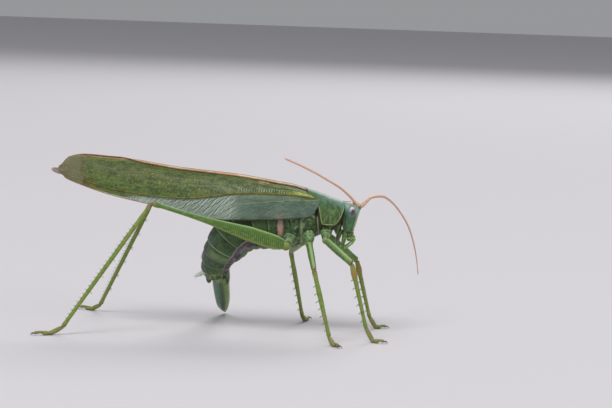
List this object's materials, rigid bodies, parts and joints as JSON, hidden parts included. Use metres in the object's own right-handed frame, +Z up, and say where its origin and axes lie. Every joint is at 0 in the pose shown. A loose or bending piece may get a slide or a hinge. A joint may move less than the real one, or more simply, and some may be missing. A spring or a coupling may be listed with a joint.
{
  "type": "great green bush-cricket",
  "caption": "Life-size female great green bush-cricket, a long-horned grasshopper, standing with folded wings and its abdomen curled down.",
  "frame": {"origin": "on the floor, at the middle of the insect's footprint box", "axes": "+Z up, the head and the longest side along +X, the insect's right side towards -Y"},
  "size_m": [0.0777, 0.054, 0.0357],
  "materials": {
    "body": "satin green cuticle with darker folds",
    "saddle": "satin blue-green cuticle, brown stripe on top, pale yellow rim",
    "wing": "leathery olive-green forewing with a fine net of veins",
    "hindwing": "thin pale pleated membrane",
    "leg": "satin bright green cuticle",
    "foot": "satin green-brown cuticle with soft pads",
    "feeler": "matt orange-brown, finely ringed",
    "eye": "glossy pinkish-grey with a dark false pupil",
    "blade": "polished green blade with pale edges"
  },
  "bodies": {
    "root": {"head": "body", "labrum": "body", "jaws": "body", "prothorax": "saddle", "thorax": "body", "eye_right": "eye", "antenna_right": "feeler", "palp_upper_right": "leg", "palp_lower_right": "leg", "tegmen_right": "wing", "hindwing_right": "hindwing", "eye_left": "eye", "antenna_left": "feeler", "palp_upper_left": "leg", "palp_lower_left": "leg", "tegmen_left": "wing", "hindwing_left": "hindwing", "abdomen_base": "body", "abdomen_middle": "body", "abdomen_tip": "body", "ovipositor": "blade", "cercus_right": "body", "cercus_left": "body", "foreleg_right_coxa": "leg", "foreleg_right_femur": "leg", "foreleg_right_tibia": "leg", "foreleg_right_tarsus": "foot", "foreleg_left_coxa": "leg", "foreleg_left_femur": "leg", "foreleg_left_tibia": "leg", "foreleg_left_tarsus": "foot", "midleg_right_coxa": "leg", "midleg_right_femur": "leg", "midleg_right_tibia": "leg", "midleg_right_tarsus": "foot", "midleg_left_coxa": "leg", "midleg_left_femur": "leg", "midleg_left_tibia": "leg", "midleg_left_tarsus": "foot", "hindleg_right_coxa": "leg", "hindleg_right_femur": "leg", "hindleg_right_tibia": "leg", "hindleg_right_tarsus": "foot", "hindleg_left_coxa": "leg", "hindleg_left_femur": "leg", "hindleg_left_tibia": "leg", "hindleg_left_tarsus": "foot"}
  },
  "joints": []
}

* [Task instructions] Repeat the data precisely, line by line.

* [Answer]
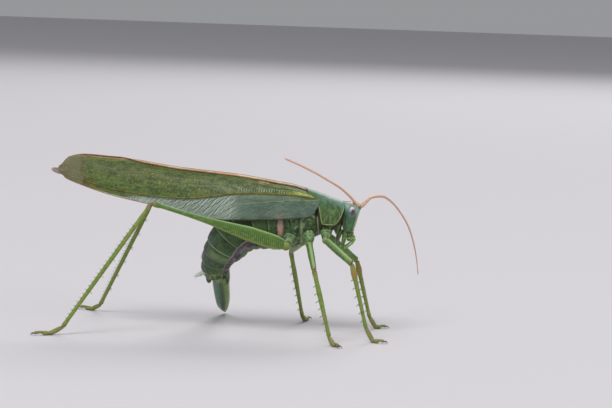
List this object's materials, rigid bodies, parts and joints as JSON, hidden parts included. Use metres in the object's own right-handed frame, +Z up, and say where its origin and axes lie. Every joint is at 0 in the pose shown. A loose or bending piece may get a slide or a hinge. A joint may move less than the real one, or more simply, and some may be missing. A spring or a coupling may be listed with a joint.
{
  "type": "great green bush-cricket",
  "caption": "Life-size female great green bush-cricket, a long-horned grasshopper, standing with folded wings and its abdomen curled down.",
  "frame": {"origin": "on the floor, at the middle of the insect's footprint box", "axes": "+Z up, the head and the longest side along +X, the insect's right side towards -Y"},
  "size_m": [0.0777, 0.054, 0.0357],
  "materials": {
    "body": "satin green cuticle with darker folds",
    "saddle": "satin blue-green cuticle, brown stripe on top, pale yellow rim",
    "wing": "leathery olive-green forewing with a fine net of veins",
    "hindwing": "thin pale pleated membrane",
    "leg": "satin bright green cuticle",
    "foot": "satin green-brown cuticle with soft pads",
    "feeler": "matt orange-brown, finely ringed",
    "eye": "glossy pinkish-grey with a dark false pupil",
    "blade": "polished green blade with pale edges"
  },
  "bodies": {
    "root": {"head": "body", "labrum": "body", "jaws": "body", "prothorax": "saddle", "thorax": "body", "eye_right": "eye", "antenna_right": "feeler", "palp_upper_right": "leg", "palp_lower_right": "leg", "tegmen_right": "wing", "hindwing_right": "hindwing", "eye_left": "eye", "antenna_left": "feeler", "palp_upper_left": "leg", "palp_lower_left": "leg", "tegmen_left": "wing", "hindwing_left": "hindwing", "abdomen_base": "body", "abdomen_middle": "body", "abdomen_tip": "body", "ovipositor": "blade", "cercus_right": "body", "cercus_left": "body", "foreleg_right_coxa": "leg", "foreleg_right_femur": "leg", "foreleg_right_tibia": "leg", "foreleg_right_tarsus": "foot", "foreleg_left_coxa": "leg", "foreleg_left_femur": "leg", "foreleg_left_tibia": "leg", "foreleg_left_tarsus": "foot", "midleg_right_coxa": "leg", "midleg_right_femur": "leg", "midleg_right_tibia": "leg", "midleg_right_tarsus": "foot", "midleg_left_coxa": "leg", "midleg_left_femur": "leg", "midleg_left_tibia": "leg", "midleg_left_tarsus": "foot", "hindleg_right_coxa": "leg", "hindleg_right_femur": "leg", "hindleg_right_tibia": "leg", "hindleg_right_tarsus": "foot", "hindleg_left_coxa": "leg", "hindleg_left_femur": "leg", "hindleg_left_tibia": "leg", "hindleg_left_tarsus": "foot"}
  },
  "joints": []
}